Your processor will be similiar to MIPS, except for memory addressing. Memory addresses will represent 32-bit words instead of 8-bit bytes. This means that the memory modules are word-addressed instead of byte-addressed. However, note that your instructions will be using byte-addressing, as it should be normal MIPS code. Make sure you keep track of which addresses are byte-addressed and which are word-addressed when thinking about MIPS instruction addressing, the instruction memory module, MIPS data addressing, and the data memory module!

IMPORTANT: Because of the limitations of Logisim, our memory addess will be 24 bits, unlike the normal 32 bit memory address in MIPS. Which bits would we need to truncate so that as many translations of MIPS code is supported as possible?

The instructions we will be looking at is below. Your processor will pull out a 32-bit value from instruction memory and determine the meaning of that instruction by looking at the opcode (the top 6 bits, which are bits 31-26). If the instruction is an R-type (i.e. opcode == 0), then you must also look at the funct field.

Notice how we do not use all the instructions in MIPS. Your project only has to work on these specified instructions, most of which you should have seen in project 1 along with a few extra ones, although we have taken out sb to simplify your memory file. This way the project is shorter and easier.

Instruction Format
Add add $rd, $rs, $rt
Add Unsigned addu $rd, $rs, $rt
Sub sub $rd, $rs, $rt
Sub Unsigned subu $rd, $rs, $rt
And and $rd, $rs, $rt
Or or $rd, $rs, $rt
Set Less Than slt $rd, $rs, $rt
Set Less Than Unsigned sltu $rd, $rs, $rt
Jump Register jr $rs
Shift Left Logical sll $rd, $rt, shamt
Shift Right Logical srl $rd, $rt, shamt
Shift Right Arithmetic sra $rd, $rt, shamt
Add Immediate Unsigned addiu $rt, $rs, immediate
And Immediate andi $rt, $rs, immediate
Or Immediate ori $rt, $rs, immediate
Load Upper Immediate lui $rt, immediate
Load Byte lb $rt, offset($rs)
Load Byte Unsigned lbu $rt, offset($rs)
Load Word lw $rt, offset($rs)
Store Word sw $rt, offset($rs)
Branch on Equal beq $rs, $rt, label
Branch on Not Equal bne $rs, $rt, label
Jump j label
Jump and Link jal label
Count 1s cnto $rd, $rs, $rt
Bit Palindrome bitpal $rd, $rs

Some specifics on selected instructions:

Jumping

Branching

Immediates


Overview | Deliverables | ISA | Logisim | Testing | Submission

Logisim Notes

If you are having trouble with Logisim, RESTART IT and RELOAD your circuit! Don't waste your time chasing a bug that is not your fault. However, if restarting doesn't solve the problem, it is more likely that the bug is a flaw in your project. Please post to Piazza about any crazy bugs that you find and we will investigate.

Things to Look Out For


Overview | Deliverables | ISA | Logisim | Testing | Submission

Testing

Once you've implemented your processor, you can test its correctness by writing programs to run on it! First, try this simple program as a sanity check: halt.s. This program loads the same immediate into two different registers using lui/ori and then branches back one instruction (offset = -1) if these registers are equal.
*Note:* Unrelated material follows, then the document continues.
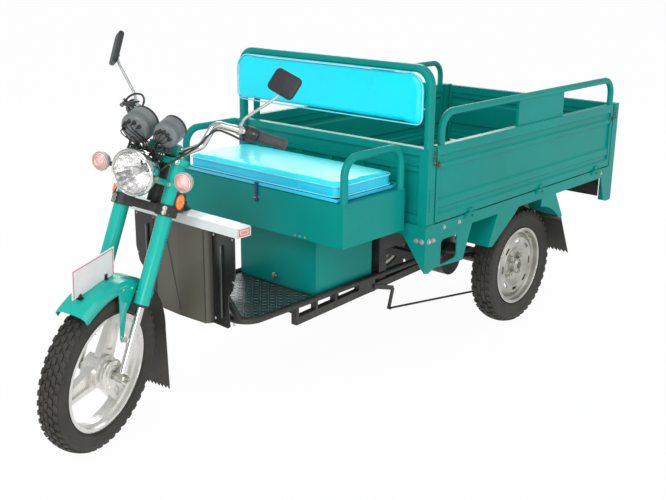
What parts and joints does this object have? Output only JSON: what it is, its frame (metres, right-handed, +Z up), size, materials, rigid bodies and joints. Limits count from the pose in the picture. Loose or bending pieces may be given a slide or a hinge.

             Assembly:               Binary:
             ========                ======
             lui $t0, 0x3333         3c083333
             ori $t0, $t0, 0x4444    35084444
             lui $t1, 0x3333         3c093333
             ori $t1, $t1, 0x4444    35294444
       self: beq $t0, $t1, self      1109ffff

For practice, verify that the assembly on the left matches the translated binary on the right. This program effectively "halts" the processor by putting it into an infinite loop, so you can observe the outputs as well as memory and register state. Of course, you could do this "halt" with only the beq line, but it is very important that you test your lui/ori or the programs we will use during grading will not work.

To test your processor, open run.circ. Find the Instruction Memory RAM and right click --> Load Image... Select the assembled program (.hex file - see details on the Assembler below) to load it and then start clock ticks.

Assembler

We've provided a basic assembler (assembler.py) in the start kit to make writing your programs easier so you can use assembly instead of machine code. You should try writing a few by hand before using this, mainly because it's good practice and makes you feel cooler.

The assembler takes files of the following form (this is halt.s, which is included in the start kit):

         
             lui $t0, 0x3333          #3c083333
             ori $t0, $t0, 0x4444     #35084444
             lui $t1, 0x3333          #3c093333
             ori $t1, $t1, 0x4444     #35294444
       self: beq $t0, $t1, self       #1109ffff

Commas are optional but the '$' is not. '#' starts a comment. The assembler can be invoked with the following command:

   $ python assembler.py input.s -o output.hex

The output file is input.hex if not explicitly set - that is, the same name as the input file but with a .hex extension. Use the -o option to change the output file name arbitrarily.

As an alternative to the assembler.py, you can also use MARS command line utilities to assemble your file. This will also allow you to create .hex files for your memory, although it won't assemble the new instructions we added to your processor. You can look at this link for specifics, but a sample script has been written in mars-assem.sh.

In addition, you are welcome to use your project 1 assembler and linker to create these .hex file! Try it out and marvel at having created 3/4th of the CALL process. Although, be wary of bugs in your project 1.


Overview | Deliverables | ISA | Logisim | Testing | Submission

Submission

Put your alu.circ, regfile.circ, cpu.circ and mem.circ in an empty folder named proj2.2, then use the command below to compress it.

tar czvf proj2.2.tar proj2.2

Finally, submit the compressed file to Autolab.